** TASK INSTRUCTIONS **
Quote exactly the lines spanning from the top of the data below to the line that contains "along = Vector((2 * sag, 0, 0))", including both.

# Start of COLLECTED MATERIAL

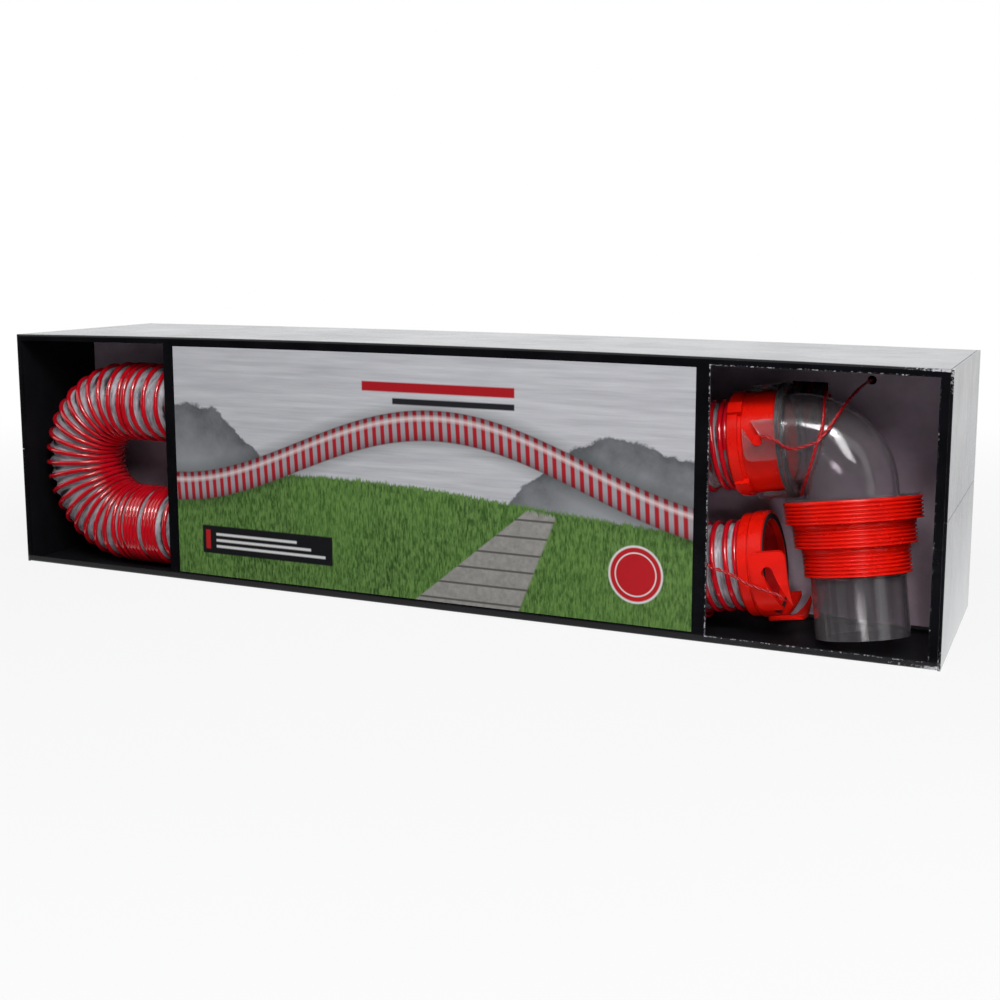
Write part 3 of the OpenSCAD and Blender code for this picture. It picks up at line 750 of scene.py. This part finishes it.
def stretches_of(top, top_dir, low, low_dir, y):
    """The centre line in five stretches: straight, sweep, bend, sweep and straight."""
    top_start, low_start = top - STRAIGHT * top_dir, low - STRAIGHT * low_dir
    bend_top = Vector((BEND_X, y, LOW_LEG + 2 * BEND_RADIUS))
    bend_low = Vector((BEND_X, y, LOW_LEG))
    sag = (top_start.x - BEND_X) / 4
    lift = (low_start.z - LOW_LEG) / max(low_dir.z, 0.1)
    hold = lift if lift > TOUCHING else sag
    along = Vector((2 * sag, 0, 0))

    def sweep(start, start_pull, end_pull, end):
        return [(1 - t) ** 3 * start + 3 * t * (1 - t) ** 2 * start_pull
                + 3 * t * t * (1 - t) * end_pull + t ** 3 * end
                for t in [k / CURVE_POINTS for k in range(CURVE_POINTS + 1)]]

    middle = Vector((BEND_X, y, LOW_LEG + BEND_RADIUS))
    angles = [math.radians(90 + 180 * k / CURVE_POINTS) for k in range(CURVE_POINTS + 1)]
    bend = [middle + BEND_RADIUS * Vector((math.cos(angle), 0, math.sin(angle))) for angle in angles]
    return [
        [top, top_start],
        sweep(top_start, top_start - sag * top_dir, bend_top + along, bend_top),
        bend,
        sweep(bend_low, bend_low + along, low_start - hold * low_dir, low_start),
        [low_start, low],
    ]


def distances(points):
    found = [0.0]
    for start, end in zip(points, points[1:]):
        found.append(found[-1] + (end - start).length)
    return found


def place_at(points, reached, distance):
    """The point at a distance along a line of points."""
    k = 1
    while k < len(points) - 1 and reached[k] < distance:
        k += 1
    share = (distance - reached[k - 1]) / (reached[k] - reached[k - 1])
    return points[k - 1].lerp(points[k], share)


def wound_line(stretches, turns, close_turns, per_turn):
    """Places along the centre line, per_turn of them to each turn of the bead."""
    places = []
    first = 0
    for points, count in zip(stretches, turns):
        reached = distances(points)
        shares = [close_turns.get(first + k) for k in range(count)]
        usual = (count - sum(share for share in shares if share)) / shares.count(None)
        begun = 0.0
        for share in shares:
            for step in range(per_turn):
                gone = (begun + (share or usual) * step / per_turn) / count
                places.append(place_at(points, reached, gone * reached[-1]))
            begun += share or usual
        first += count
    return places + [stretches[-1][-1]]


def direction_at(places, k):
    return (places[min(k + 1, len(places) - 1)] - places[max(k - 1, 0)]).normalized()


def ring_axes(places, k):
    """The front-to-back and outward directions of the ring at place k."""
    direction = direction_at(places, k)
    side = (Vector((0, 1, 0)) - direction.y * direction).normalized()
    return side, side.cross(direction)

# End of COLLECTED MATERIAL

** TASK RESPONSE **
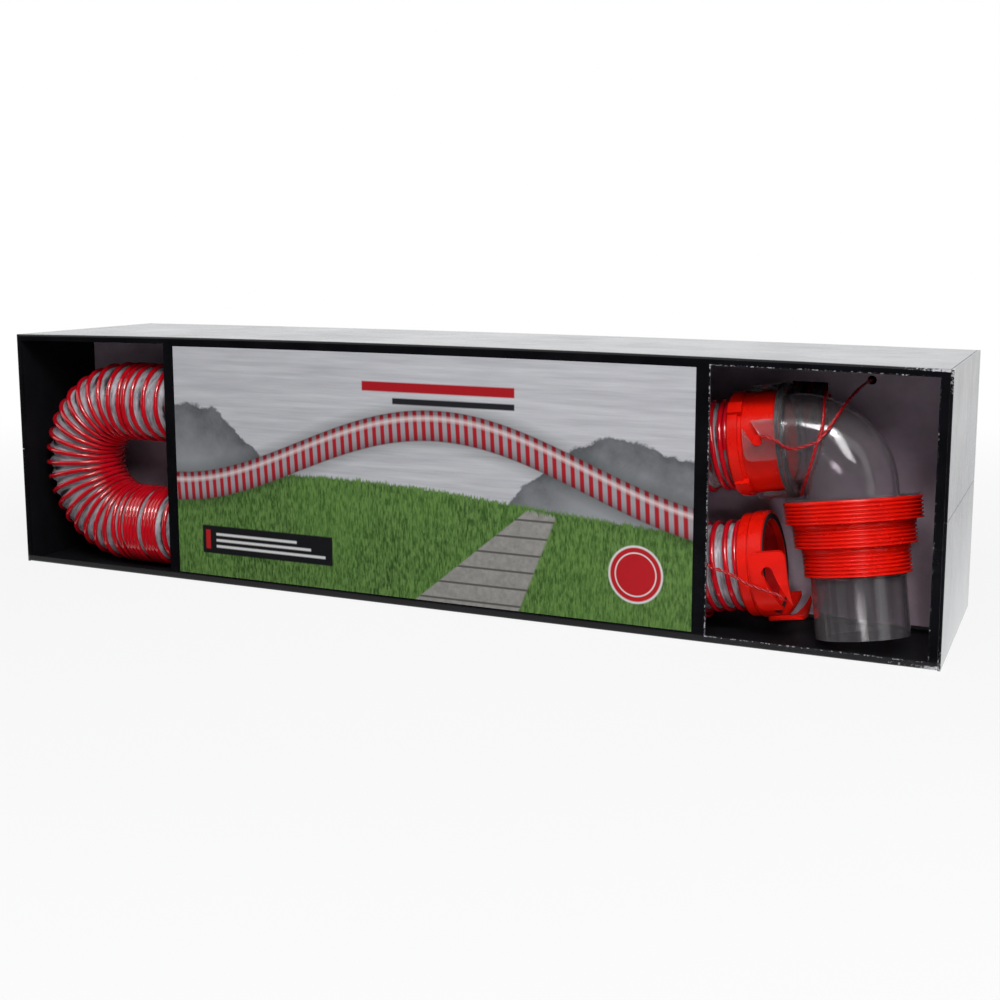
Write part 3 of the OpenSCAD and Blender code for this picture. It picks up at line 750 of scene.py. This part finishes it.
def stretches_of(top, top_dir, low, low_dir, y):
    """The centre line in five stretches: straight, sweep, bend, sweep and straight."""
    top_start, low_start = top - STRAIGHT * top_dir, low - STRAIGHT * low_dir
    bend_top = Vector((BEND_X, y, LOW_LEG + 2 * BEND_RADIUS))
    bend_low = Vector((BEND_X, y, LOW_LEG))
    sag = (top_start.x - BEND_X) / 4
    lift = (low_start.z - LOW_LEG) / max(low_dir.z, 0.1)
    hold = lift if lift > TOUCHING else sag
    along = Vector((2 * sag, 0, 0))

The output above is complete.